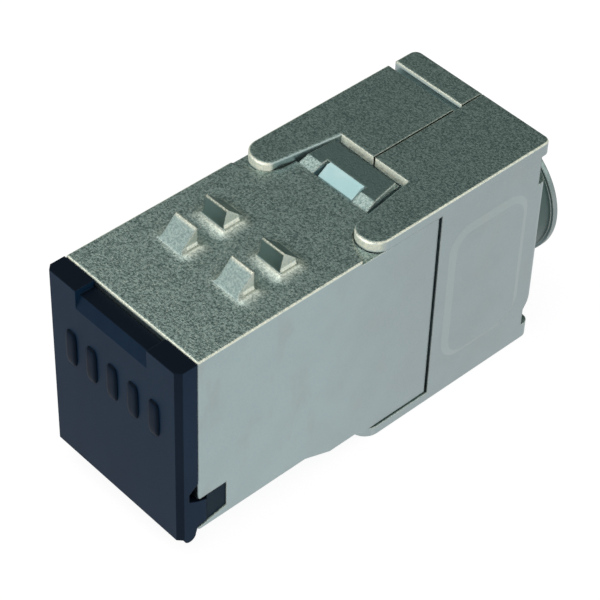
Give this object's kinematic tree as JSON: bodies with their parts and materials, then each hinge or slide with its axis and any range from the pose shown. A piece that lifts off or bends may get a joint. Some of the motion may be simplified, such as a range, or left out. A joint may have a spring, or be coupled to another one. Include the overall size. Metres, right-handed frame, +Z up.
{
  "type": "shielded keystone jack",
  "caption": "Die-cast shielded keystone jack: hinged dust flap over a modular plug port, two swinging rear doors closing round the cable outlet, and a spring latch below.",
  "frame": {"origin": "on the axis of the modular plug port, in the plane of the housing's front edge", "axes": "+X to the right seen from the front, +Y rearwards to the cable outlet, +Z up towards the fixed lugs"},
  "size_m": [0.015, 0.0404, 0.0214],
  "materials": {
    "cast_nickel": "satin nickel plate on a zinc casting",
    "black_plastic": "moulded, matt",
    "flap_plastic": "moulded, satin",
    "block_plastic": "moulded, matt",
    "cap_plastic": "moulded, translucent white",
    "board_laminate": "solder mask on glass laminate",
    "spring_steel": "rolled sheet",
    "gold_bronze": "gold flash",
    "tin_bronze": "tin plate"
  },
  "bodies": {
    "jack": {"housing": "cast_nickel", "port_insert": "black_plastic", "circuit_board": "board_laminate", "idc_block": "block_plastic", "wire_cap": "cap_plastic", "shield_spring_left": "spring_steel", "shield_spring_right": "spring_steel", "contact_1": "gold_bronze", "contact_2": "gold_bronze", "contact_3": "gold_bronze", "contact_4": "gold_bronze", "contact_5": "gold_bronze", "contact_6": "gold_bronze", "contact_7": "gold_bronze", "contact_8": "gold_bronze", "idc_1": "tin_bronze", "idc_2": "tin_bronze", "idc_3": "tin_bronze", "idc_4": "tin_bronze", "idc_5": "tin_bronze", "idc_6": "tin_bronze", "idc_7": "tin_bronze", "idc_8": "tin_bronze"},
    "flap": {"dust_flap": "flap_plastic"},
    "left_leaf": {"left_door": "cast_nickel"},
    "right_leaf": {"right_door": "cast_nickel"},
    "latch": {"keystone_latch": "spring_steel"}
  },
  "joints": [
    {"name": "flap_hinge", "type": "hinge", "parent": "jack", "child": "flap", "pos_m": [0, -0.00082, -0.00885], "axis": [1, 0, 0], "range_deg": [0, 90]},
    {"name": "left_door_hinge", "type": "hinge", "parent": "jack", "child": "left_leaf", "pos_m": [-0.00584, 0.0182, 0], "axis": [0, 0, 1], "range_deg": [0, 90]},
    {"name": "right_door_hinge", "type": "hinge", "parent": "jack", "child": "right_leaf", "pos_m": [0.00584, 0.0182, 0], "axis": [0, 0, -1], "range_deg": [0, 90]},
    {"name": "latch_spring", "type": "hinge", "parent": "jack", "child": "latch", "pos_m": [0, 0.0032, -0.00905], "axis": [1, 0, 0], "range_deg": [0, 7], "stiffness_Nm_per_rad": 0.24}
  ]
}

Goal of the exercise
Reproduce the data, keeping every line exactly the same.

Result for this task
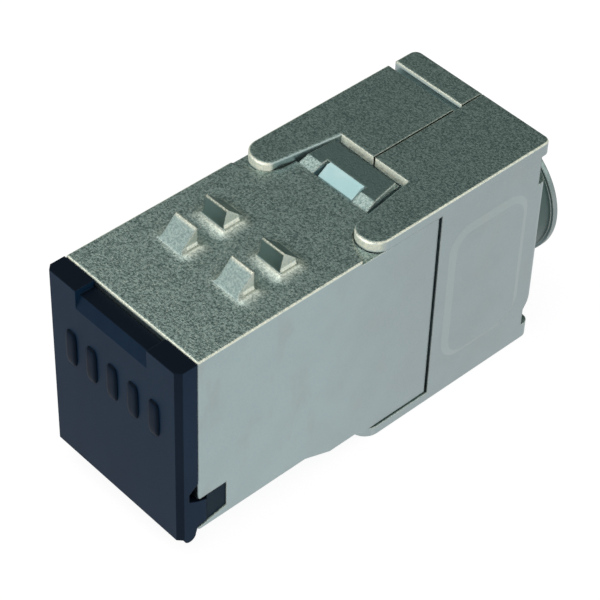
Give this object's kinematic tree as JSON: bodies with their parts and materials, then each hinge or slide with its axis and any range from the pose shown. A piece that lifts off or bends may get a joint. Some of the motion may be simplified, such as a range, or left out. A joint may have a spring, or be coupled to another one. Include the overall size. Metres, right-handed frame, +Z up.
{
  "type": "shielded keystone jack",
  "caption": "Die-cast shielded keystone jack: hinged dust flap over a modular plug port, two swinging rear doors closing round the cable outlet, and a spring latch below.",
  "frame": {"origin": "on the axis of the modular plug port, in the plane of the housing's front edge", "axes": "+X to the right seen from the front, +Y rearwards to the cable outlet, +Z up towards the fixed lugs"},
  "size_m": [0.015, 0.0404, 0.0214],
  "materials": {
    "cast_nickel": "satin nickel plate on a zinc casting",
    "black_plastic": "moulded, matt",
    "flap_plastic": "moulded, satin",
    "block_plastic": "moulded, matt",
    "cap_plastic": "moulded, translucent white",
    "board_laminate": "solder mask on glass laminate",
    "spring_steel": "rolled sheet",
    "gold_bronze": "gold flash",
    "tin_bronze": "tin plate"
  },
  "bodies": {
    "jack": {"housing": "cast_nickel", "port_insert": "black_plastic", "circuit_board": "board_laminate", "idc_block": "block_plastic", "wire_cap": "cap_plastic", "shield_spring_left": "spring_steel", "shield_spring_right": "spring_steel", "contact_1": "gold_bronze", "contact_2": "gold_bronze", "contact_3": "gold_bronze", "contact_4": "gold_bronze", "contact_5": "gold_bronze", "contact_6": "gold_bronze", "contact_7": "gold_bronze", "contact_8": "gold_bronze", "idc_1": "tin_bronze", "idc_2": "tin_bronze", "idc_3": "tin_bronze", "idc_4": "tin_bronze", "idc_5": "tin_bronze", "idc_6": "tin_bronze", "idc_7": "tin_bronze", "idc_8": "tin_bronze"},
    "flap": {"dust_flap": "flap_plastic"},
    "left_leaf": {"left_door": "cast_nickel"},
    "right_leaf": {"right_door": "cast_nickel"},
    "latch": {"keystone_latch": "spring_steel"}
  },
  "joints": [
    {"name": "flap_hinge", "type": "hinge", "parent": "jack", "child": "flap", "pos_m": [0, -0.00082, -0.00885], "axis": [1, 0, 0], "range_deg": [0, 90]},
    {"name": "left_door_hinge", "type": "hinge", "parent": "jack", "child": "left_leaf", "pos_m": [-0.00584, 0.0182, 0], "axis": [0, 0, 1], "range_deg": [0, 90]},
    {"name": "right_door_hinge", "type": "hinge", "parent": "jack", "child": "right_leaf", "pos_m": [0.00584, 0.0182, 0], "axis": [0, 0, -1], "range_deg": [0, 90]},
    {"name": "latch_spring", "type": "hinge", "parent": "jack", "child": "latch", "pos_m": [0, 0.0032, -0.00905], "axis": [1, 0, 0], "range_deg": [0, 7], "stiffness_Nm_per_rad": 0.24}
  ]
}